Our Guys vs Their Peers

In their most recent seasons, Woll was 29th by save percentage in the NCAA, with only four goalies ahead of him who played less than 15 games. Scott was 22nd in the WHL with seven goalies ahead of him playing less than 25 games.  Sufice it to say, neither of these guys is Colton Point or Carter Hart with their league-leading .944 and .947.

There are over 60 NCAA goalies worse than Woll and over 25 WHL goalies worse than Scott. Or there were last year. If you want to make Woll look better, than look only at U20 goalies in the NCAA, and he rockets up to sixth. He’s still no Colton Point. To make Scott look better, just restrict the list to U19 goalies and he’s suddenly 10th, and the great Hart is gone off the list.

Now here’s a funny thing, Hart led the WHL in GAA, and Point was second in the NCAA. It’s easier to have the sexiest save percentage going on a good team, particularly a defensively gifted team.

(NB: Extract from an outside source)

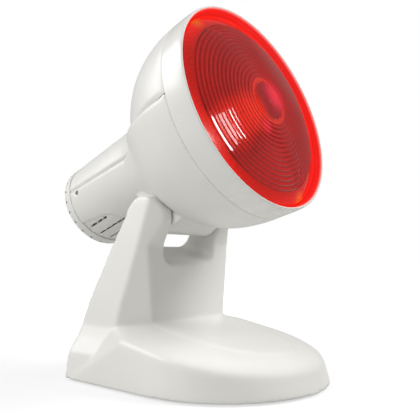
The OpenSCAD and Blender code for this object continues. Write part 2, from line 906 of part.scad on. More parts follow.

Both Scott and Woll have okay GAA stats relative to their leagues, which says their teams are not utterly horrible, but they aren’t great either. And while Woll has had two stints at the WJC, that might say as much about the overall goalie depth in America as it does their relative abilities. Carter Hart — him again — dominated at the WJC, and Scott is a ways from the top ranks of Canadian goalies because of guys like Hart at the top. And let’s be real here, even the most ardent fan of Woll can’t make the claim he’s in Hart’s class right now.

Pick One!

So, who is better, Scott or Woll? That’s a good question.

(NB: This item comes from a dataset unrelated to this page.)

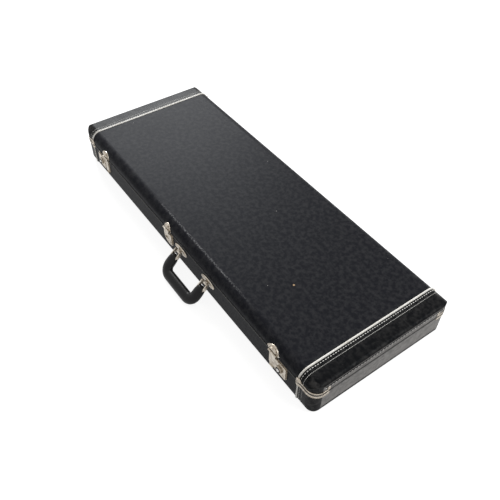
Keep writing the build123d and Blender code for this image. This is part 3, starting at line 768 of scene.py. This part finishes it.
def planOutline(bm, grow, level):
    # the rounded outline of the case, larger by grow, as one closed ring of edges
    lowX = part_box("lid_end_cap_left")[0].x - grow
    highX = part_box("lid_end_cap_right")[1].x + grow
    lowY = lidLow.y - grow
    highY = lidHigh.y + grow
    radius = seamSettings["corner"] + grow
    corners = ((highX - radius, lowY + radius, -90), (highX - radius, highY - radius, 0),
               (lowX + radius, highY - radius, 90), (lowX + radius, lowY + radius, 180))
    ring = []
    for centreX, centreY, start in corners:
        for step in range(seamSettings["cornerSteps"] + 1):
            angle = math.radians(start + 90 * step / seamSettings["cornerSteps"])
            x, y = ringPoint((centreX, centreY), radius, angle)
            ring.append(bm.verts.new((x, y, level)))
    return [bm.edges.new((first, second)) for first, second in zip(ring, ring[1:] + ring[:1])]


def seamLipAndShadow():
    bm = bmesh.new()
    inner = planOutline(bm, -seamSettings["sunk"], lidLow.z)
    outer = planOutline(bm, seamSettings["out"], lidLow.z)
    lower = bmesh.ops.bridge_loops(bm, edges=inner + outer)["faces"]
    raised = bmesh.ops.extrude_face_region(bm, geom=lower)
    bmesh.ops.translate(bm, verts=vertsOf(raised["geom"]), vec=(0, 0, seamSettings["height"]))
    settle(linkPiece("lid_seam_lip_and_shadow", bm, finishes["rubber"]), "lid")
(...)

We’re not here to answer that question, however. We’re here to do something much more difficult. We’re here to figure out if either or both of these goalies likely has a future in hockey bright enough to have deserved more votes than some of the skaters that dominate the T25.

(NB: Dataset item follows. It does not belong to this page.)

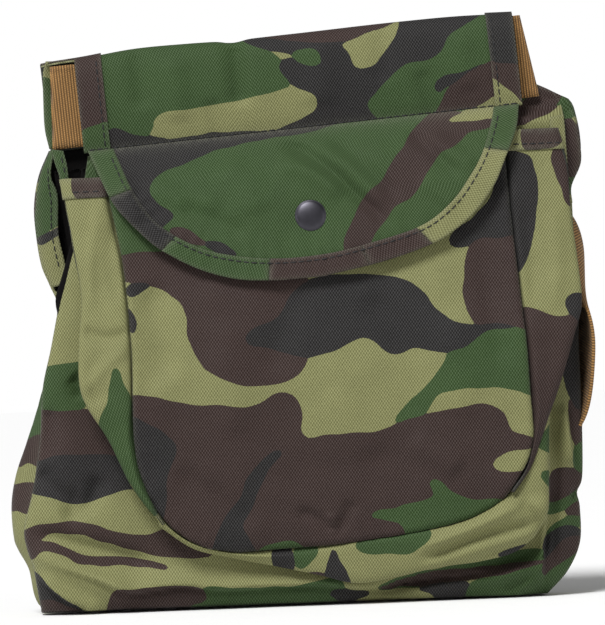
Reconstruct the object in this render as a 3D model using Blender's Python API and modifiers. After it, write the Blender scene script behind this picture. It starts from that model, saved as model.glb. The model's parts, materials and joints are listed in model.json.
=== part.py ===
"""Hand warmer muff: a soft belt-worn hand tube with a bellows pouch, a snap flap and a belt tunnel.

Frame: +Z up, the front faces -Y, +X is the wearer-side right of the front view. The muff stands on its
bottom fold, and the origin is under the middle of its box. Outlines are written in millimetres as
(x, z), depths in millimetres forward of the plane that the back lies in.
"""
import math

import bmesh
import bpy
from mathutils import Matrix, Vector

MM = 0.001
NAME = "hand_warmer_muff"

# Driving dimensions, millimetres and degrees
TOTAL_DEPTH = 53.0
SHELL = 1.0
LINING = 0.8
WADDING = 3.6
PLAY = 0.35
HEM = 0.8
OPENING_HEM_WIDTH = 7.2
SIDE_SEAM_INSET = 2.4
TOP_TILT = 4.04
TOP_CENTRE = (6.1, 226.9)
TUNNEL_LENGTH = 209.6
TUNNEL_HEIGHT = 45.5
TUNNEL_HEM_WIDTH = 12.4
TUNNEL_BACK_REACH = 13.0
FLAP_DROP = 71.0
FLAP_TOP = -1.0
FACING_TOP = -5.0
FACING_SHARE = 0.994
HINGE_DEPTH = 24.4
HINGE_HEIGHT = -0.5
PANEL_SEAM_INSET = 2.2
WALL_SEAM_GAP = 1.6
FOLD_SPREAD = 1.0
SNAP_AT = (-1.2, -41.8)
CAP_RADIUS = 7.5
CAP_POST_HOLE = 2.3
STUD_POST_HOLE = 1.9
SNAP_STEPS = 28
BELT_WIDTH = 39.6
BELT_THICKNESS = 1.6
BELT_FOOT = 3.4
BELT_FOLD_LEAN = 5.2
BELT_FRONT_PLY = 16.9
BELT_BACK_PLY = 14.5
BELT_FOLD_DEPTHS = (15.2, 16.2)
BELT_LEFT = -116.6
BELT_RIGHT = 113.4

# Depth of each layer's outer face at a height: (height, depth)
BACK_STATIONS = [(0, 4), (4, 1), (10, 0), (150, 0), (190, 3), (222, 11), (245, 12)]
WALL_STATIONS = [(0, 33), (6, 36), (25, 37), (110, 36), (165, 33), (205, 25), (222, 22.6), (245, 21)]
POUCH_STATIONS = [
    (20, 42), (40, 50), (70, 53), (115, 52.5), (170, 41.5), (197, 36.55), (203, 33.6), (222, 29.2),
]
FLAP_STATIONS = [(-80, 48.7), (-57, 44.7), (-26, 39.3), (-16, 35.8), (-1, 24.9), (0, 24.3)]
TUNNEL_FRONT_STATIONS = [(0, 23.2), (8, 25.2), (22, 26.2), (38, 24.8), (44.5, 22), (46, 18.5)]
TUNNEL_BACK_STATIONS = [(0, 11), (46, 12.4)]

# Cloth colours, linear
KHAKI = (0.30, 0.33, 0.13)
GREEN = (0.07, 0.16, 0.05)
BROWN = (0.09, 0.06, 0.055)
BLACK = (0.035, 0.037, 0.037)
TAN = (0.52, 0.29, 0.09)
GUNMETAL = (0.12, 0.11, 0.10)
WADDING_WHITE = (0.75, 0.75, 0.73)

C = "corner"

BACK_OUTLINE = [
    (-97.3, 218.4, C), (-113.5, 217.5, C), (-124.5, 211.0), (-129.0, 197.0), (-127.0, 176.0),
    (-113.7, 148.4, C), (-122.7, 108.0), (-134.3, 76.0), (-139.8, 50.0), (-136.5, 29.0), (-130.0, 7.0),
    (-118.0, 0.4, C), (113.0, 0.4, C), (123.9, 15.6), (130.4, 33.0), (131.0, 60.0), (131.0, 120.0),
    (131.5, 180.0), (137.6, 212.0), (133.0, 234.0), (112.0, 242.0, C), (109.6, 232.9, C),
]
WALL_OUTLINE = [
    (-97.3, 218.0, C), (-99.5, 206.0), (-105.0, 180.0), (-112.5, 149.0), (-122.5, 108.0),
    (-134.0, 76.0), (-139.4, 50.0), (-136.0, 29.0), (-129.5, 7.0), (-118.0, 1.6, C), (113.0, 1.6, C),
    (123.9, 15.6), (130.0, 33.0), (130.4, 60.0), (130.0, 110.0), (126.0, 165.0), (117.0, 205.0),
    (109.6, 232.5, C),
]
BACK_LINING_OUTLINE = [
    (-104.0, 211.0, C), (-115.5, 197.0), (-114.0, 176.0), (-105.0, 149.0), (-111.0, 108.0),
    (-124.0, 76.0), (-131.0, 50.0), (-126.0, 20.0), (-116.0, 6.0, C), (112.0, 6.0, C), (122.0, 22.0),
    (124.0, 60.0), (121.0, 110.0), (121.0, 178.0), (120.0, 206.0), (104.0, 218.0, C),
]
FRONT_LINING_OUTLINE = [
    (-88.0, 211.0, C), (-92.0, 190.0), (-103.0, 149.0), (-112.0, 108.0), (-124.0, 76.0),
    (-131.0, 50.0), (-126.0, 20.0), (-116.0, 6.0, C), (112.0, 6.0, C), (122.0, 22.0), (124.0, 60.0),
    (120.0, 110.0), (115.0, 165.0), (106.0, 203.0), (101.0, 218.0, C),
]
PANEL_OUTLINE = [
    (-86.6, 202.4, C), (-82.5, 170.0), (-79.6, 125.0), (-79.6, 85.0), (-74.0, 56.0), (-54.0, 32.5),
    (-23.0, 26.6), (26.5, 30.3), (64.5, 35.4), (92.0, 46.5), (108.0, 71.0), (108.0, 110.0),
    (104.2, 170.0), (101.4, 215.6, C),
]
FLAP_OUTLINE = [
    (-103.4, FLAP_TOP, C), (-95.4, -22.0), (-73.3, -50.4), (-38.2, -68.2), (0.0, -FLAP_DROP),
    (38.2, -66.0), (73.3, -51.4), (93.2, -25.4), (103.4, FLAP_TOP, C),
]
FACING_INNER = [
    (92.6, FLAP_TOP, C), (83.6, -21.4), (66.4, -43.0), (34.8, -55.6), (0.0, -60.4),
    (-34.8, -57.8), (-66.4, -42.2), (-85.6, -18.4), (-92.6, FLAP_TOP, C),
]
LEFT_PANEL_EDGE = [
    (-87.0, 194.0), (-84.3, 180.0), (-80.6, 150.0), (-79.0, 120.0), (-79.0, 95.0), (-78.0, 75.0),
    (-74.0, 58.0), (-66.0, 44.0),
]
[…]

Both players have been given a long look by the Leafs, Woll last summer and Scott this spring where he even got in a game with the Marlies. Neither of these players should be in pro hockey yet. And that’s the single biggest factor limiting anyone voting for them. It’s really hard to judge them from a distance.

You need to have a good scouting report of how they play and how they’ve progressed and what they need to accomplish to progress further to really judge them accurately. Short of that, we’re left with one pretty inescapable fact: neither of them showed progress this season over last.

Last year, I was pretty sure I thought Scott was the better goalie but that neither of them had great chances. I think I based a lot of that opinion on the way they play the game, which could be more my preference for style than a really good differentiation. But the WJC didn’t make me like Woll any more, ignoring the save percentage and going by how he played his games.  I’m not sure I can even choose between them now. For whatever reason, Woll has been getting buzz, but maybe that’s because, the one game aside, Scott’s work with the Marlies went largely unremarked upon.

It sure looks like Scott is getting more attention from the Leafs brass, but Woll is strict about not overworking during the offseason, and he’s had some injuries so he’s right to be cautious. He’s also not eligible to play on an ATO with the Marlies.

One way to look at both goalies’ careers so far is that they aren’t elite, it seems, but they are very good in a field that is very small. Neither are at the bottom of any list of U20 goalies, nor the top, but the number of prospect goaltenders their age is not large, even if you toss in the Europeans.

Low Vacancy Rate

But that’s a two-edged sword. In the NHL last year, even with an expansion team on hand with a goalie carousel and lots of injuries, the closest thing to new guys breaking in are Malcolm Subban and David Rittich. They played around 20 games each. The AHL is hard to make as a goalie, with a lot of goaltenders having to do some time in the ECHL first. The NHL is killer.

So relative to all those skaters we all had to vote on, it’s hard to see either Woll or Scott cracking the NHL. Most NHL teams have 40-45 skaters out of 50 SPCs, and there are 2-6 or so NHL gigs going per team for goalies. And most of those NHL contracts will go to players like Kasimir Kaskisuo who don’t look like NHL goalies, but who might play as a backup for a few games somewhere at some point in the future.

The turnover league-wide for goalies is vanishingly small, and the anecdotes abound to tell us that GMs and coaches prefer the devil they know over the new guy, no matter how hot his AHL stats were.

Are They Good Enough?

If you want a reality check: While Frederik Andersen was still in Denmark at 19 and 20, his first SHL season at age 22 led the league for save percentage, and he broke a couple of Henrik Lundqvist’s team records. Or try looking at the goalie rankings in any feeder league 10 years ago and count the NHL starters you see.

So my case for Woll and Scott is that they’re way too young to be sure about, and while they don’t look like top-rank goalie prospects now, they have time to take a leap forward in performance because they are both in the middle tier of goalies their age.

My case for the voters not ranking them is that the probabilities aren’t in their favour even if they do take a leap.

It’s almost unfair to have goalies in this list. And I could make a convincing case to raise the age limit — mostly because goalies often break in to the NHL later than they likely should. But there is some convincing evidence that they don’t actually peak in ability any later than a skater.

For both Woll and Scott, like most prospects of their age, they need to take the big development step you expect for 19 and 20 year olds this season to justify seeing them rise up the ranks next summer.

For now, it’s not wrong to rank either of them, but their case isn’t airtight.